10 June 2007
More than 44,000 people across West Midlands waiting over a year for treatment

New Government figures have for the first time exposed the actual waiting times patients face across the West Midlands for hospital operations, and the stark regional variations patients face in accessing vital NHS care under Labour.

Analysis of the official figures shows how almost 500,000 people each year are forced to wait for over 12 months for hospital treatment, with 44,041 patients in the West Midlands forced to wait over a year for operations after being referred by their local GP.

Ministers in Whitehall consistently claim that they have reduced waiting times for hospital patients, but they did not even collect actual waiting times until they had been in power for over ten years.
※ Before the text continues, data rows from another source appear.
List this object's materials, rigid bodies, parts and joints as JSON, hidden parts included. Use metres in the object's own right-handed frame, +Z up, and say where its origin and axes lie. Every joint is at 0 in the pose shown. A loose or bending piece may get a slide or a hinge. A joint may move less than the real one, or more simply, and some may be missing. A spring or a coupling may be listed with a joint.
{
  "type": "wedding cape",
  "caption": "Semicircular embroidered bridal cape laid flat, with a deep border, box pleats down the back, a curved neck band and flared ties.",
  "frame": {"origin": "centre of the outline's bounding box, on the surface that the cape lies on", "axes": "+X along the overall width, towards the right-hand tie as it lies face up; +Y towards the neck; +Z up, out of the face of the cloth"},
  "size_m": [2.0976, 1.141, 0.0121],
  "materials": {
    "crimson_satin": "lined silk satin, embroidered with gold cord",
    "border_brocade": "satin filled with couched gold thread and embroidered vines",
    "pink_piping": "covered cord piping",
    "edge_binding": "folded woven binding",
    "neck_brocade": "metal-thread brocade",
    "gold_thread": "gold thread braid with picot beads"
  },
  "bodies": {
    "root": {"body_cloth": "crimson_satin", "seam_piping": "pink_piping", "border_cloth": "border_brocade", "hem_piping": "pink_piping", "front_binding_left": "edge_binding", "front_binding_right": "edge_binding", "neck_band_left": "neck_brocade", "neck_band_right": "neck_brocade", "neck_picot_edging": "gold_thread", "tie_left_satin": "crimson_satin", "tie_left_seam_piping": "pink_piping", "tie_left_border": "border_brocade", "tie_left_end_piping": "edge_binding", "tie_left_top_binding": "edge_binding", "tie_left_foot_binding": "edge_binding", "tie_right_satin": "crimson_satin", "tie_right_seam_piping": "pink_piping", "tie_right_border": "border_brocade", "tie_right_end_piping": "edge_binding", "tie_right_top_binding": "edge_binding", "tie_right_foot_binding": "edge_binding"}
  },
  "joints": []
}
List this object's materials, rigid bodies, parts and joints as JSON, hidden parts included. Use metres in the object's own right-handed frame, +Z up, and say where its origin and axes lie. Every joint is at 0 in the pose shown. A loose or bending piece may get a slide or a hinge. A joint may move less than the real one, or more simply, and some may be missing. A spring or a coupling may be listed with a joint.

Commenting, Harriett Baldwin, Conservative Parliamentary Candidate for West Worcestershire said:"These figures make shocking reading. For years, patients have been forced to hear Gordon Brown talk about how no-one waits more than six months for an operation. This is particularly galling for more than 44,000 patients across the West Midlands who we now know are forced to wait over a year.

"In Europe, waiting lists are unheard of. Labour have had ten years, and spent vast amounts of money bringing NHS funding up to the European average, for nothing like the same level of health care that patients on the Continent receive.

"NHS staff work hard every day to deliver improvements in patient care, but they are held back by a top-down, target-driven culture imposed on the NHS by Gordon Brown. We need to take politicians out of the running of the NHS, and set doctors and nurses free to make the decisions about patients based on their need, rather than a central target."